The big freezer gets defrosted annually. For long-term food storage you don't want a self-defrosting freezer (the temperature fluctuates too much). And you want to keep this freezer cold, much colder than the one on your fridge. However low you can get the temp, that's what you want. In the summer, when our favorite coconut ice cream is half off, I will literally buy 40 pints and put them in the big freezer. They don't go off because it's too cold in there (they are also inedibly hard until they thaw in the regular freezer for an hour (or on the counter for 10 minutes). We're approaching the time of the big cleanup now and have been working on eating as much of the remaining food out as possible. After the cleanup is when we usually arrange to bulk purchase meat (quarter beef, side of hog, or a dozen whole chickens).

The right amount of meal planning. We're not major meal planners. Since the husband is a chef and does nearly all the cooking, he has the ability to turn whatever's in the house into something awesome without a recipe and is best to just let him do his thing. That said, we do meal plan to the extent that we want to use up the fresh things we've bought and any meat we pull out to defrost. I typically do the weekend grocery run (local store and farmer's market) and will buy things that look good or are on-sale (optimally both). Then it's up to him to turn them into awesome things to eat all week.

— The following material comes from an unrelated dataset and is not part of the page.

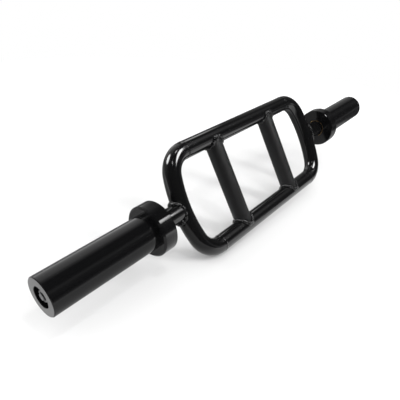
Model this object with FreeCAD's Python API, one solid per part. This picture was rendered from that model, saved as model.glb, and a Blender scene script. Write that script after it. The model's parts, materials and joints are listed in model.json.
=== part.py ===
import FreeCAD, Part
import math
import os

from FreeCAD import Vector

# A triceps bar: a welded loop of round tube with two parallel grips, and a turning plate sleeve on each end.
# All sizes are in millimetres. X runs along the bar, Z up along the grips, and the origin is the middle of
# the bar's axis. Pieces of the right-hand half are made first, and mirrored for the left.

# Loop of tube, sizes along the tube's centre line
frame_length = 360.0
rail_spacing = 151.0
corner_radius = 37.0
end_bow_rise = 16.0
tube_diameter = 27.0
tube_wall = 3.0

# Grips across the loop
grip_spacing = 145.0
grip_diameter = 28.0
grip_wall = 3.0
cope_setback = 4.0

# Welds
butt_weld_width = 3.0
butt_weld_rise = 0.6
grip_weld_size = 3.0
axle_weld_size = 3.5

# Sleeve and its collar
plate_seat_length = 150.0
sleeve_diameter = 50.0
sleeve_end_chamfer = 1.0
collar_seat_depth = 1.0
end_recess_lip = 2.5
end_recess_chamfer = 0.5
collar_height = 11.0
collar_width = 23.0
collar_front_chamfer = 2.5
collar_back_chamfer = 1.2

# Bushes pressed into the sleeve's bore. The inner one takes this share of the room between the axle
# and the outside of the sleeve, and the outer one fills the same bore down to its thinner journal.
bush_share = 0.28
inner_bush_length = 30.0
outer_bush_length = 25.0

# Axle, stepped down from the stub at the loop to the stud in the sleeve's end
axle_diameter = 25.0
stub_length = 33.5
stub_shoulder_height = 1.5
journal_step_height = 2.5
journal_step_gap = 2.0
stud_setback = 0.8
stud_projection = 1.7
stud_chamfer = 0.8

# Washers
thrust_washer_margin = 0.5
thrust_washer_thickness = 2.0
retaining_washer_margin = 0.5
retaining_washer_thickness = 3.0

# Stud as a share of the outer journal's radius, and the lock nut as shares of the stud's diameter
stud_share = 0.5
nut_flats_share = 1.7
nut_hex_height_share = 0.65
nut_collar_share = 1.5
nut_collar_height_share = 0.35
nut_insert_share = 1.24
nut_insert_height_share = 0.26
nut_chamfer_share = 0.12

# Clearances
running_clearance = 0.05
washer_bore_clearance = 0.1
axial_clearance = 0.3
overrun = 10.0

# Radii, from the outside of the sleeve to its axle
tube_radius = tube_diameter / 2
tube_bore_radius = tube_radius - tube_wall
grip_radius = grip_diameter / 2
sleeve_radius = sleeve_diameter / 2
collar_radius = sleeve_radius + collar_height
collar_seat_radius = sleeve_radius - collar_seat_depth
inner_journal_radius = axle_diameter / 2
outer_journal_radius = inner_journal_radius - journal_step_height
stub_radius = inner_journal_radius + stub_shoulder_height
bush_radius = inner_journal_radius + (sleeve_radius - inner_journal_radius) * bush_share
inner_bush_bore_radius = inner_journal_radius + running_clearance
outer_bush_bore_radius = outer_journal_radius + running_clearance
recess_radius = bush_radius - end_recess_lip
stud_radius = outer_journal_radius * stud_share
thrust_washer_radius = bush_radius - thrust_washer_margin
retaining_washer_radius = recess_radius - retaining_washer_margin

# Lock nut
stud_diameter = 2 * stud_radius
nut_across_flats = stud_diameter * nut_flats_share
nut_hex_height = stud_diameter * nut_hex_height_share
nut_collar_radius = stud_radius * nut_collar_share
nut_collar_height = stud_diameter * nut_collar_height_share
nut_insert_radius = stud_radius * nut_insert_share
nut_insert_height = stud_diameter * nut_insert_height_share
nut_chamfer = stud_diameter * nut_chamfer_share

# Places along the right-hand side: outwards to the bar's end, then back along the axle's outer end
loop_end = frame_length / 2 + tube_radius
collar_back = loop_end + stub_length
collar_front = collar_back + collar_width
sleeve_end = collar_front + plate_seat_length
stud_end = sleeve_end - stud_setback
nut_top = stud_end - stud_projection
nut_hex_top = nut_top - nut_collar_height
nut_foot = nut_hex_top - nut_hex_height
axle_shoulder = nut_foot - retaining_washer_thickness
recess_floor = axle_shoulder - axial_clearance
outer_bush_start = recess_floor - outer_bush_length
journal_step = outer_bush_start - journal_step_gap
inner_bush_end = collar_back + inner_bush_length
thrust_washer_front = collar_back - axial_clearance
stub_shoulder = thrust_washer_front - thrust_washer_thickness

# Centre line of the loop: each end is one long arc between two corner arcs, all tangent to each other
rail_height = rail_spacing / 2
bow_radius = (rail_height**2 + end_bow_rise**2) / (2 * end_bow_rise)
bow_centre = frame_length / 2 - bow_radius
corner_height = rail_height - corner_radius
corner_centre = bow_centre + math.sqrt((bow_radius - corner_radius) ** 2 - corner_height**2)
bow_half_angle = math.degrees(math.atan2(corner_height, corner_centre - bow_centre))
rail_end = corner_centre - butt_weld_width

ORIGIN = Vector(0, 0, 0)
ALONG = Vector(1, 0, 0)
ACROSS = Vector(0, 1, 0)
UP = Vector(0, 0, 1)
FULL_TURN = 360
QUARTER_TURN = 90


def rod(radius, start, direction, length):
    return Part.makeCylinder(radius, length, start, direction)


def tube(radius, bore_radius, start, direction, length):
    """A straight tube with square ends."""
    return rod(radius, start, direction, length).cut(rod(bore_radius, start, direction, length))


def turned(outline):
    """A turned piece on the bar's axis. The outline's points are (place along the bar, radius)."""
    points = [Vector(place, 0, radius) for place, radius in outline]
    face = Part.Face(Part.makePolygon(points + points[:1]))
    return face.revolve(ORIGIN, ALONG, FULL_TURN)


def bend(section_radius, centre, arc_radius, start_angle, end_angle):
    """A round rod bent about a point of the loop's plane. Angles are in degrees, from X towards Z."""
    start = math.radians(start_angle)
    outward = Vector(math.cos(start), 0, math.sin(start))
    forward = Vector(-math.sin(start), 0, math.cos(start))
    circle = Part.Circle(centre + outward * arc_radius, forward, section_radius)
    section = Part.Face(Part.Wire(circle.toShape()))
    return section.revolve(centre, ACROSS.negative(), end_angle - start_angle)


def bow_rod(section_radius):
    """A solid rod along the whole right-hand end of the loop."""
    lower = Vector(corner_centre, 0, -corner_height)
    upper = Vector(corner_centre, 0, corner_height)
    middle = Vector(bow_centre, 0, 0)
    pieces = [
        bend(section_radius, lower, corner_radius, -QUARTER_TURN, -bow_half_angle),
        bend(section_radius, middle, bow_radius, -bow_half_angle, bow_half_angle),
        bend(section_radius, upper, corner_radius, bow_half_angle, QUARTER_TURN),
    ]
    return pieces[0].fuse(pieces[1:])


def end_bow():
    return bow_rod(tube_radius).cut(bow_rod(tube_bore_radius))


def rail(level):
    start = Vector(-rail_end, 0, level)
    return tube(tube_radius, tube_bore_radius, start, ALONG, 2 * rail_end)


def butt_weld(level):
    """The crowned ring of weld between the right-hand end of a rail and the bow."""
    middle = (rail_end + corner_centre) / 2
    crown = Part.Arc(
        Vector(rail_end, 0, level + tube_radius),
        Vector(middle, 0, level + tube_radius + butt_weld_rise),
        Vector(corner_centre, 0, level + tube_radius),
    )
    root = Part.makePolygon(
        [
            Vector(corner_centre, 0, level + tube_radius),
            Vector(corner_centre, 0, level + tube_bore_radius),
            Vector(rail_end, 0, level + tube_bore_radius),
            Vector(rail_end, 0, level + tube_radius),
        ]
    )
    section = Part.Face(Part.Wire([crown.toShape()] + root.Edges))
    return section.revolve(Vector(0, 0, level), ALONG, FULL_TURN)


def rail_rod(radius, level):
    """A solid rod in the place of a rail, for coping the grips to it."""
    return rod(radius, Vector(-corner_centre, 0, level), ALONG, 2 * corner_centre)


def grip():
    """The right-hand grip, coped to fit the two rails."""
    reach = rail_height - cope_setback
    start = Vector(grip_spacing / 2, 0, -reach)
    blank = tube(grip_radius, grip_radius - grip_wall, start, UP, 2 * reach)
    return blank.cut([rail_rod(tube_radius, rail_height), rail_rod(tube_radius, -rail_height)])


def grip_weld():
    """The fillet of weld where the right-hand grip meets the upper rail."""
    foot = Vector(grip_spacing / 2, 0, rail_height - tube_radius - overrun)
    height = tube_radius + overrun - cope_setback
    bead = rod(grip_radius + grip_weld_size, foot, UP, height)
    bead = bead.common(rail_rod(tube_radius + grip_weld_size, rail_height))
    return bead.cut([rod(grip_radius, foot, UP, height), rail_rod(tube_radius, rail_height)])


def axle():
    """The stepped axle, coped to the bow at its stub and threaded, shown plain, at its other end."""
    start = frame_length / 2 + cope_setback
    blank = turned(
        [
            (start, 0),
            (start, stub_radius),
            (stub_shoulder, stub_radius),
            (stub_shoulder, inner_journal_radius),
            (journal_step, inner_journal_radius),
            (journal_step, outer_journal_radius),
            (axle_shoulder, outer_journal_radius),
            (axle_shoulder, stud_radius),
            (stud_end - stud_chamfer, stud_radius),
            (stud_end, stud_radius - stud_chamfer),
            (stud_end, 0),
        ]
    )
    return blank.cut(bow_rod(tube_radius))


def axle_weld():
    """The fillet of weld round the stub, where it meets the bow."""
    foot = Vector(frame_length / 2 + cope_setback, 0, 0)
    length = tube_radius + overrun
    bead = rod(stub_radius + axle_weld_size, foot, ALONG, length)
    bead = bead.common(bow_rod(tube_radius + axle_weld_size))
    return bead.cut([rod(stub_radius, foot, ALONG, length), bow_rod(tube_radius)])


def sleeve():
    """The plate sleeve, turned down to a seat for the collar, with a sloping shoulder. Its bore holds the
    bushes, and the open recess in its end holds the nut."""
    return turned(
        [
            (collar_back, bush_radius),
            (collar_back, collar_seat_radius),
            (collar_front - collar_seat_depth, collar_seat_radius),
            (collar_front, sleeve_radius),
            (sleeve_end - sleeve_end_chamfer, sleeve_radius),
            (sleeve_end, sleeve_radius - sleeve_end_chamfer),
            (sleeve_end, recess_radius + end_recess_chamfer),
            (sleeve_end - end_recess_chamfer, recess_radius),
            (recess_floor, recess_radius),
            (recess_floor, bush_radius),
        ]
    )


def collar():
    """The ring that stops the plates, pressed on its seat and countersunk to fit the sleeve's shoulder."""
    return turned(
        [
            (collar_back, collar_seat_radius),
            (collar_back, collar_radius - collar_back_chamfer),
            (collar_back + collar_back_chamfer, collar_radius),
            (collar_front - collar_front_chamfer, collar_radius),
            (collar_front, collar_radius - collar_front_chamfer),
            (collar_front, sleeve_radius),
            (collar_front - collar_seat_depth, collar_seat_radius),
        ]
    )


def ring(start, end, radius, bore_radius):
    """A plain ring on the bar's axis, such as a bush or a washer."""
    return turned([(start, bore_radius), (start, radius), (end, radius), (end, bore_radius)])


def thrust_washer():
    bore_radius = inner_journal_radius + washer_bore_clearance
    return ring(stub_shoulder, thrust_washer_front, thrust_washer_radius, bore_radius)


def retaining_washer():
    bore_radius = stud_radius + washer_bore_clearance
    return ring(axle_shoulder, nut_foot, retaining_washer_radius, bore_radius)


def hexagon(corner_reach, start, length):
    """A hexagonal bar on the bar's axis, with one of its flats facing up."""
    angles = [math.pi / 3 * corner for corner in range(6)]
    points = [Vector(start, corner_reach * math.cos(a), corner_reach * math.sin(a)) for a in angles]
    return Part.Face(Part.makePolygon(points + points[:1])).extrude(ALONG * length)


def lock_nut():
    """A hexagonal nut with a round collar on its outer end, hollowed for the locking insert."""
    corner_reach = nut_across_flats / 2 / math.cos(math.pi / 6)
    hexagonal = hexagon(corner_reach, nut_foot, nut_hex_height)
    rounding = turned(
        [
            (nut_foot, 0),
            (nut_foot, corner_reach),
            (nut_hex_top - nut_chamfer, corner_reach),
            (nut_hex_top, corner_reach - nut_chamfer),
            (nut_hex_top, 0),
        ]
    )
    collar_rod = ring(nut_hex_top, nut_top, nut_collar_radius, stud_radius)
    body = hexagonal.common(rounding).cut(ring(nut_foot, nut_hex_top, stud_radius, 0))
    seat = ring(nut_top - nut_insert_height, nut_top, nut_insert_radius, stud_radius)
    return body.fuse(collar_rod).cut(seat).removeSplitter()


def save(name, shape):
    shape.exportStep(f"parts/{name}.step")


def mirrored(shape, direction):
    return shape.mirror(ORIGIN, direction)


os.makedirs("parts", exist_ok=True)

save("upper_rail", rail(rail_height))
save("lower_rail", rail(-rail_height))

right_pieces = {
    "end_bow": end_bow(),
    "upper_butt_weld": butt_weld(rail_height),
    "lower_butt_weld": butt_weld(-rail_height),
    "grip": grip(),
    "grip_upper_weld": grip_weld(),
    "grip_lower_weld": mirrored(grip_weld(), UP),
    "axle": axle(),
    "axle_weld": axle_weld(),
    "sleeve": sleeve(),
    "collar": collar(),
    "inner_bush": ring(collar_back, inner_bush_end, bush_radius, inner_bush_bore_radius),
    "outer_bush": ring(outer_bush_start, recess_floor, bush_radius, outer_bush_bore_radius),
    "thrust_washer": thrust_washer(),
    "retaining_washer": retaining_washer(),
    "lock_nut": lock_nut(),
    "nut_insert": ring(nut_top - nut_insert_height, nut_top, nut_insert_radius, stud_radius),
}

for piece, shape in right_pieces.items():
    save(f"right_{piece}", shape)
    save(f"left_{piece}", mirrored(shape, ALONG))
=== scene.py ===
"""A glossy black triceps bar on a white studio floor: finishes, weld beads, light and camera."""

import json
import math

import bmesh
import bpy
import numpy as np
from mathutils import Matrix, Quaternion, Vector, noise


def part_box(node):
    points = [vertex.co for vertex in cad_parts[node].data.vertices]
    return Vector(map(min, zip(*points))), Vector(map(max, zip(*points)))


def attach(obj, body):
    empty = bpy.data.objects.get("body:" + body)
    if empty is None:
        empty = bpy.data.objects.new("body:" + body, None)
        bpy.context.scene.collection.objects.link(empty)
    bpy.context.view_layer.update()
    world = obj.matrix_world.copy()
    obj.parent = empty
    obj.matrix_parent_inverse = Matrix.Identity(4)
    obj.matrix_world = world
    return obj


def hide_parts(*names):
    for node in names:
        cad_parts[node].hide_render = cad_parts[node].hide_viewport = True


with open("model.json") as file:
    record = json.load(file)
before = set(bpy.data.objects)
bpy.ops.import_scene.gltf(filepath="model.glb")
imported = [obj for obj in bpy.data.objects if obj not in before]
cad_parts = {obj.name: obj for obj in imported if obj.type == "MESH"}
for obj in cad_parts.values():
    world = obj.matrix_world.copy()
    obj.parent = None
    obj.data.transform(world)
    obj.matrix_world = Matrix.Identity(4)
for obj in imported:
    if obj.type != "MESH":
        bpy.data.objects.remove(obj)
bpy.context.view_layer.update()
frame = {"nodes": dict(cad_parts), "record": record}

MM = 0.001
SIDES = (("left", -1), ("right", 1))
RAILS = (("upper", 1), ("lower", -1))
ALONG_BAR = (1, 0, 0)
FORWARD = (0, -1, 0)
BACKWARD = (0, 1, 0)
UPWARD = (0, 0, 1)
WHITE = (1, 1, 1, 1)
WHITE_LEVEL = 1.0


def grey(level):
    """An opaque grey, for a colour socket."""
    return (level, level, level, 1)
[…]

We also like to plan connected meals. So a roast chicken on Sunday becomes mole on Tuesday and Chicken salad for sandwiches on Wednesday. That's just smart budgeting. We also pre-make "fast food" and our own freezer meals

When you put it all together like that, maybe it seems overwhelming. But it's really just a process that involves continuous small effort over time. It's the running of a kitchen in the original sense. Food comes in, people get fed, waste goes out. The better you run it, the healthier and happier everyone will be. This sense of home management has been completely lost, but as I said in my household post, there are powerful reasons to put aside the gender politics and Victorian-era ideals and re-embrace the idea of the running of a home. The kitchen is a perfect place to start.